What is asked:
The records follow. Print, word for word, the first line through the "cad_parts[node].hide_render = cad_parts[node].hide_viewport" line.

(Stored dataset items)
--------------------------------------------------

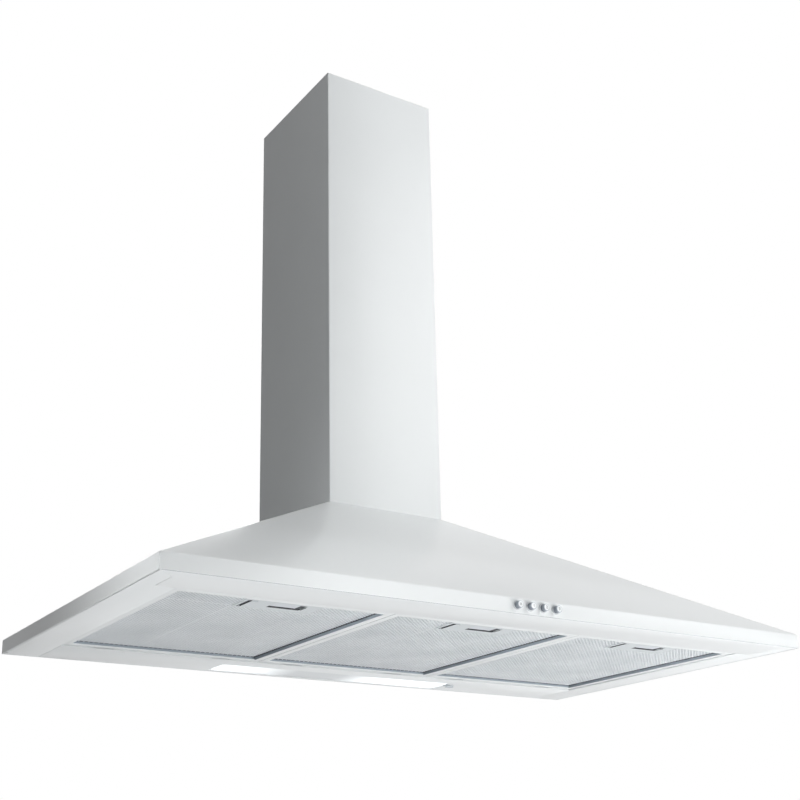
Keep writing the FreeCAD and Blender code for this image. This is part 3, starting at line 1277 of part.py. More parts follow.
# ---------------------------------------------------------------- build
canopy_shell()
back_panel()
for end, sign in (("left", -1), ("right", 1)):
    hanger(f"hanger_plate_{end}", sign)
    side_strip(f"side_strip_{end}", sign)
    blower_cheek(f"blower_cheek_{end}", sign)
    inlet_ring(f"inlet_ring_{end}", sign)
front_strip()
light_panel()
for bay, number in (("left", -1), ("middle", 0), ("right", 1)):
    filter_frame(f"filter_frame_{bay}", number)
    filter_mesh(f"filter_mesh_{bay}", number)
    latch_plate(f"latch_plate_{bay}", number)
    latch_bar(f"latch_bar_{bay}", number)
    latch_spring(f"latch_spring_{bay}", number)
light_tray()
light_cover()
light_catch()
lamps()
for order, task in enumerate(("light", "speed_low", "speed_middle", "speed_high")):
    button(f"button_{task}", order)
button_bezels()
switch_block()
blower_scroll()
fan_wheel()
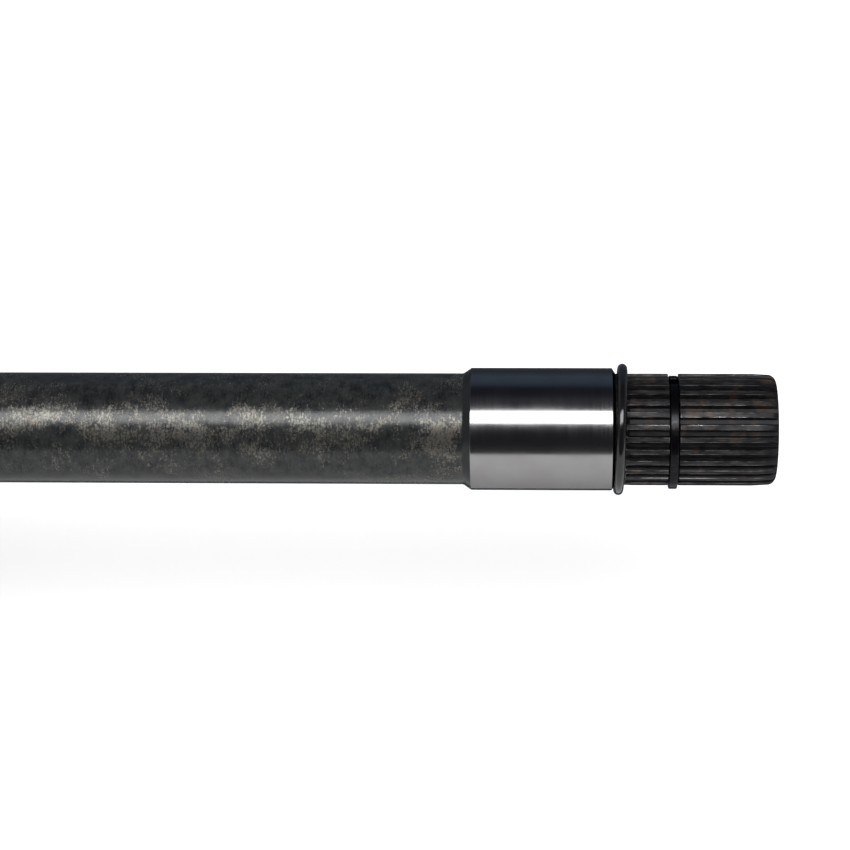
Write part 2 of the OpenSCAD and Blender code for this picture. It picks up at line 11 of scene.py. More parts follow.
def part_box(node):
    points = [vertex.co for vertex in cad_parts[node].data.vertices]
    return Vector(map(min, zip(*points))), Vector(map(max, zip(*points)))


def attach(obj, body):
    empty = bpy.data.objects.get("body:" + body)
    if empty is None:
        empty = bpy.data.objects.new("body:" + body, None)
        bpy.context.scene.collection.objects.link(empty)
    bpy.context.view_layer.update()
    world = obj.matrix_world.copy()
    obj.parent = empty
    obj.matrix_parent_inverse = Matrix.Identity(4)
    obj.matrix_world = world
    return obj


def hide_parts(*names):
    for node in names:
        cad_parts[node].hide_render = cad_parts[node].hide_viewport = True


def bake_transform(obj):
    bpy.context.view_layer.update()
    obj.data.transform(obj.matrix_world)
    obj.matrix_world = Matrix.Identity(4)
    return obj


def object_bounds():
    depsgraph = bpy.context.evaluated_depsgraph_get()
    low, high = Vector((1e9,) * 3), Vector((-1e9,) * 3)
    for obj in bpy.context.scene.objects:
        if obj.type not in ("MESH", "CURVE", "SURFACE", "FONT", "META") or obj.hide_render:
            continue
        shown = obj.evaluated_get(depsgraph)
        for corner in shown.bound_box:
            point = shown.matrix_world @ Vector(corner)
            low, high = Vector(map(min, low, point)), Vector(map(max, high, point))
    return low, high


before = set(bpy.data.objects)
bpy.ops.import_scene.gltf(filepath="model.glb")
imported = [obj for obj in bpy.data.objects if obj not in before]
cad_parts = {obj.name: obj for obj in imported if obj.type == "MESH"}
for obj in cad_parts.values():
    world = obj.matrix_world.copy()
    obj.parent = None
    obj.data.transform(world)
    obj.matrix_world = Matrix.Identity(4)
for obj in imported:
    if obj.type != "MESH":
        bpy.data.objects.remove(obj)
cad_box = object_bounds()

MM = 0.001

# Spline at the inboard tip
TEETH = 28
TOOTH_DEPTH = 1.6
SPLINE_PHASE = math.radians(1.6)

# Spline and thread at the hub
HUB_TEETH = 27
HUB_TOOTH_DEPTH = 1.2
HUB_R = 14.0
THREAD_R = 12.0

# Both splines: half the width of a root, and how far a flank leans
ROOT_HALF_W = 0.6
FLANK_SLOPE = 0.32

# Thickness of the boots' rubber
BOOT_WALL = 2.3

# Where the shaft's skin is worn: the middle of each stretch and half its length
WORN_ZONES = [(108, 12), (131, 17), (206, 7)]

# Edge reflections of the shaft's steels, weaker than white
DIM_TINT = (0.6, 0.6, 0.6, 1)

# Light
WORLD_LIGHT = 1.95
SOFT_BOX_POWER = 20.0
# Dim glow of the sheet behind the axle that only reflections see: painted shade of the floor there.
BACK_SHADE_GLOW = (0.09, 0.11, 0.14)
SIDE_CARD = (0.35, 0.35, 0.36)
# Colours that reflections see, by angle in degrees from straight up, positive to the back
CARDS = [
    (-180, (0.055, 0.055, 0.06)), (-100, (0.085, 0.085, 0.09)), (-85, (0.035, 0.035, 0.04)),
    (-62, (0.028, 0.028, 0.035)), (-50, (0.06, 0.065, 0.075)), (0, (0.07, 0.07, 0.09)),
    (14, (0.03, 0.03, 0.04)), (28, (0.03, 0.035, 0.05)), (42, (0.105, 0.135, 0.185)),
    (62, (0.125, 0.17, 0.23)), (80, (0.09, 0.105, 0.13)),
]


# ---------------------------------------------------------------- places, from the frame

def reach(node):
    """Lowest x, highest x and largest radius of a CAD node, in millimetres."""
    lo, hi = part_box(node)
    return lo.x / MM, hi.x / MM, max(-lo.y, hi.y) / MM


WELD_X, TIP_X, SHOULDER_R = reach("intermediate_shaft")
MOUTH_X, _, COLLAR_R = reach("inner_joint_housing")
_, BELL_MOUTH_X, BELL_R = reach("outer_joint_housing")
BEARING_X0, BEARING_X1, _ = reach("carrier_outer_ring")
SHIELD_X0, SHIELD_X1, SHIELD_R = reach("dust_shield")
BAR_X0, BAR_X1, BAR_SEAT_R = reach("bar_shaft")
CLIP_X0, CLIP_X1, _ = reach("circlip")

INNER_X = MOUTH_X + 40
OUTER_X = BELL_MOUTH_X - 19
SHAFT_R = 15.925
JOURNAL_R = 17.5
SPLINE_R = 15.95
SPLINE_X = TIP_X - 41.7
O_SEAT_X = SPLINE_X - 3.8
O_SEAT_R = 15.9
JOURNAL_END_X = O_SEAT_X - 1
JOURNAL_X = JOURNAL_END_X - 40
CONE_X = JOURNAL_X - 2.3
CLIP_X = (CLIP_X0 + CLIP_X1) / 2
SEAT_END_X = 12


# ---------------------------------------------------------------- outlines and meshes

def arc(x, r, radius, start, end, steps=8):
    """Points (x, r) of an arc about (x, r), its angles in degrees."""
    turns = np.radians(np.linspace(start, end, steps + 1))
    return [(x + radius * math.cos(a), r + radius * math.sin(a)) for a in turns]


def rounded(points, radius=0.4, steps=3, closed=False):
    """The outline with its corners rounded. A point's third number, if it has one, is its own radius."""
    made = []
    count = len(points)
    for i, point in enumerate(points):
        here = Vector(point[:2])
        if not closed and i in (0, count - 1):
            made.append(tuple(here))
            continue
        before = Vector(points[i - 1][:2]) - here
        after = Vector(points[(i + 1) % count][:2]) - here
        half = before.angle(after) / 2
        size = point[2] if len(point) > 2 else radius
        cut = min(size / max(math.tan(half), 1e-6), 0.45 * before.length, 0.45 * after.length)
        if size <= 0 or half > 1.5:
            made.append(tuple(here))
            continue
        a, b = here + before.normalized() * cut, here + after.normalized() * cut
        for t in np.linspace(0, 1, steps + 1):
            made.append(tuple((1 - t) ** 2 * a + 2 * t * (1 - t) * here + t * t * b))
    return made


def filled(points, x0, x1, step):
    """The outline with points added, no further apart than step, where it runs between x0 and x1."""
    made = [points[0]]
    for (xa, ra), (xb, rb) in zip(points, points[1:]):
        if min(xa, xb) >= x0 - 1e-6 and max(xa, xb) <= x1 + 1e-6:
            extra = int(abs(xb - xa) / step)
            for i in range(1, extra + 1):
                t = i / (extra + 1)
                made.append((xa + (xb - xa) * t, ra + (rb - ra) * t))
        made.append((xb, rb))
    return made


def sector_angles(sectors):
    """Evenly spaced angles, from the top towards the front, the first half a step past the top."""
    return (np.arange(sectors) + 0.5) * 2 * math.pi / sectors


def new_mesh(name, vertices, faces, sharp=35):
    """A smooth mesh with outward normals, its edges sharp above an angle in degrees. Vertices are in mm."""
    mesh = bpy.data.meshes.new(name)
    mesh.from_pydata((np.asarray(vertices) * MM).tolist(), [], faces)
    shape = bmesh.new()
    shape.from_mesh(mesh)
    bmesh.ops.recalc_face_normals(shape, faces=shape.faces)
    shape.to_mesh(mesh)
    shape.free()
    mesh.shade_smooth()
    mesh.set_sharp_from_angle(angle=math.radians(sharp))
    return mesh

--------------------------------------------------

Solution for this exercise:
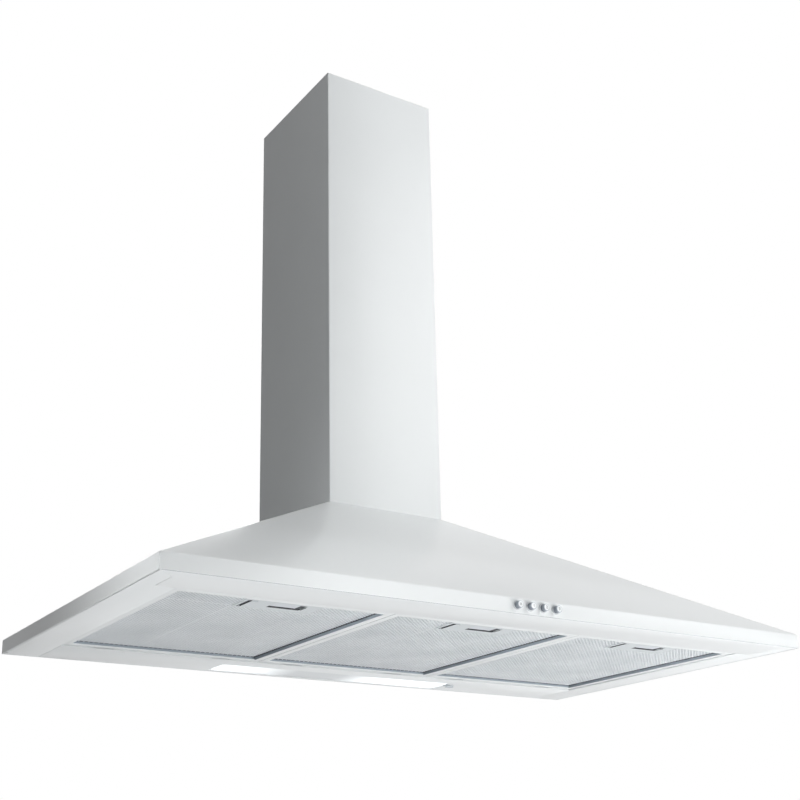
Keep writing the FreeCAD and Blender code for this image. This is part 3, starting at line 1277 of part.py. More parts follow.
# ---------------------------------------------------------------- build
canopy_shell()
back_panel()
for end, sign in (("left", -1), ("right", 1)):
    hanger(f"hanger_plate_{end}", sign)
    side_strip(f"side_strip_{end}", sign)
    blower_cheek(f"blower_cheek_{end}", sign)
    inlet_ring(f"inlet_ring_{end}", sign)
front_strip()
light_panel()
for bay, number in (("left", -1), ("middle", 0), ("right", 1)):
    filter_frame(f"filter_frame_{bay}", number)
    filter_mesh(f"filter_mesh_{bay}", number)
    latch_plate(f"latch_plate_{bay}", number)
    latch_bar(f"latch_bar_{bay}", number)
    latch_spring(f"latch_spring_{bay}", number)
light_tray()
light_cover()
light_catch()
lamps()
for order, task in enumerate(("light", "speed_low", "speed_middle", "speed_high")):
    button(f"button_{task}", order)
button_bezels()
switch_block()
blower_scroll()
fan_wheel()
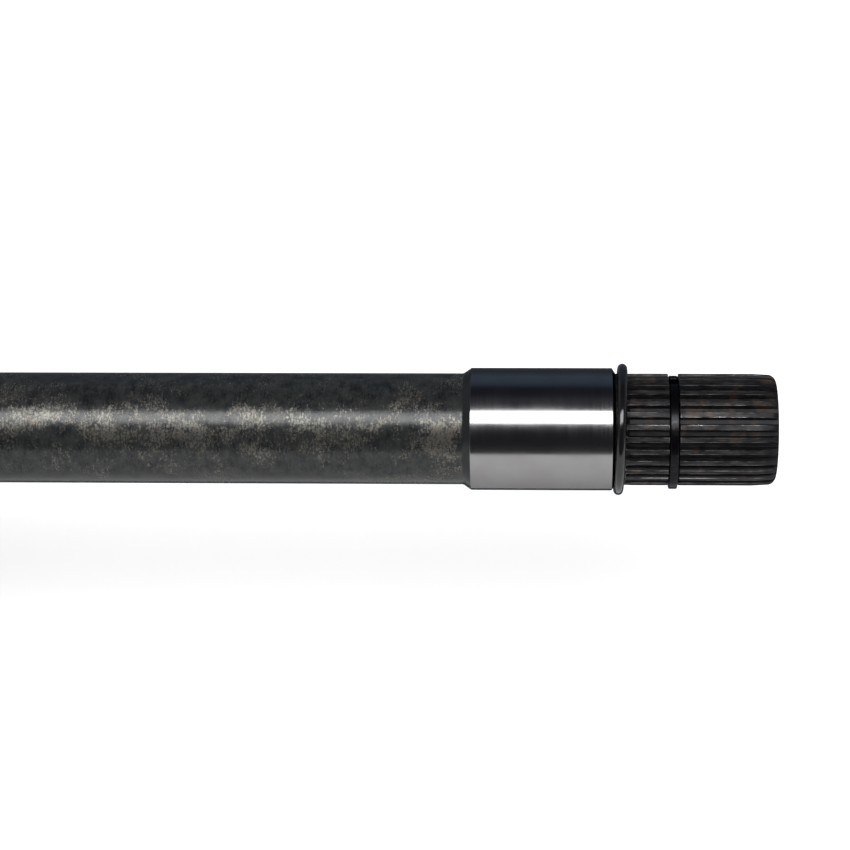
Write part 2 of the OpenSCAD and Blender code for this picture. It picks up at line 11 of scene.py. More parts follow.
def part_box(node):
    points = [vertex.co for vertex in cad_parts[node].data.vertices]
    return Vector(map(min, zip(*points))), Vector(map(max, zip(*points)))


def attach(obj, body):
    empty = bpy.data.objects.get("body:" + body)
    if empty is None:
        empty = bpy.data.objects.new("body:" + body, None)
        bpy.context.scene.collection.objects.link(empty)
    bpy.context.view_layer.update()
    world = obj.matrix_world.copy()
    obj.parent = empty
    obj.matrix_parent_inverse = Matrix.Identity(4)
    obj.matrix_world = world
    return obj


def hide_parts(*names):
    for node in names:
        cad_parts[node].hide_render = cad_parts[node].hide_viewport = True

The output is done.